At the dawn of the 21st century, language is no longer a purely semantic enterprise, that is, an assemblage of words, phrases, and sentences that convey ideas, concepts, and emotions. Granted, language may at times be polysemic, ironic, or ambiguous, which are qualities that have often been exploited in traditional forms of poetry. Today, language displayed in radical new forms of avant-garde poetry transcends semantics; a full understanding of its comprehensive capabilities now requires an awareness of visual semiotics typically associated with the graphic arts. Rather than focusing on what words mean, how meanings are combined, or how context shapes meaning, radical avant-garde poetry experiments instead with colours, shapes, textures, composition, imagery, and motif.  Each of these semiotic elements functions like a “word” in a visual sentence. Visual signifiers appear to carry denotative and connotative meanings, but the latter is not always evident at first sight. Visual art has traditionally been understood as a unique language of its own but its recent introduction into the realm of avant-garde poetry has resulted in an intimate and influential exchange between these two modes of communication. What makes visual semantics unique is that they do not rely exclusively on grammar or vocabulary. It seeks to construct meaning through signs, just like spoken or written language. The viewer becomes a reader/interpreter who decodes layers of linguistic and visual signifiers based on their own experiences, much like we interpret traditional poems.

But the semiotic reading of an avant-garde poem today rests on the possibility that the Saussurean tradition may not be fixed or singular. Language is capable of handling the poet’s expressive freedom without at the same time losing its ability to remain linguistically coherent (i.e., legible). Sometimes the visual text succeeds in uttering the unutterable, to break through with an original language (“Ursprache”) never heard or seen before. This is the unsettling “remainder” of language that Jean-Jacques Lecercle discusses in his book, The Violence of Language. Language no longer functions as a simple instrument of meaning, “it seems to have acquired a life of its own.” For Lecercle, language speaks of itself, for itself, to itself, it follows its own inner rhythm and cadence; it seems to flourish most completely in violent chaos and disorder.

To open ourselves fully to the multiplicity of meanings, intentions, and ideas that await their discovery in avant-garde poetry, we must acknowledge that our semiotic reading must be arbitrary, fluid, and context dependent. If we rely on semiotics as an interpretative tool (“What was the poet’s intention?”), we must be ready to embrace a multiplicity of meanings rather than trying to pin it down to a one-to-one relationship.
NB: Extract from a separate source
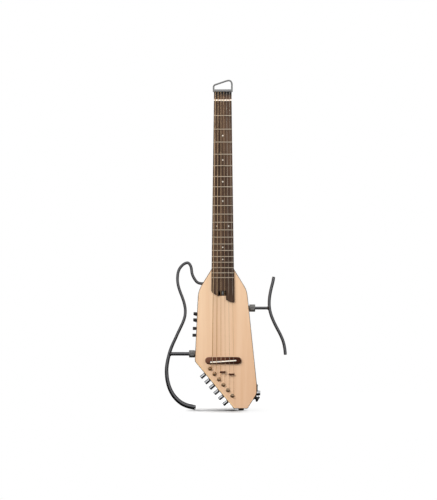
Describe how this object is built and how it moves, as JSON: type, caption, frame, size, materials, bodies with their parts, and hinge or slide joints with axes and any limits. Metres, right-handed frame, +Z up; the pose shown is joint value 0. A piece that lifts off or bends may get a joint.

What makes Hermeslang by Spyridon St. Kogkas so fascinating is that traditional literary and visual semiotics fail to grasp the rich synthesis of theology, poetry, philosophy, and personal visions that is maintained in an unresolvable tension of multiple foreign languages and perspectives. Kogkas calls his glitch poetics a “cryptographic liturgy.” The prefix “crypto-” comes from the Ancient Greek word kryptós, meaning “hidden” or “secret.” Although the graphical content of Kogkas’ poetry is clearly evident on the page, or what Freud calls the “manifest content” of a dream, it is the “latent content” that is occulted from view when we encounter the text for the first time. The latent content of Kogkas’ cryptographic art has a special allure that defies easy description or interpretation. It may be discreet but nonetheless elicits an intellectual curiosity based on our primordial desire to share stories. This desire is both incredibly powerful and intuitive, but it also compels us to engage more deeply with a written or spoken text. We profoundly wish to decipher it, which is why the latent content of a poem (or a dream) may be ambiguous but is never absurd. To declare that avant-garde poetry is absurd is to deny that it can ever create meaning. An avant-garde poem is ambiguous because its meaning can never be fixed; it must be constantly won.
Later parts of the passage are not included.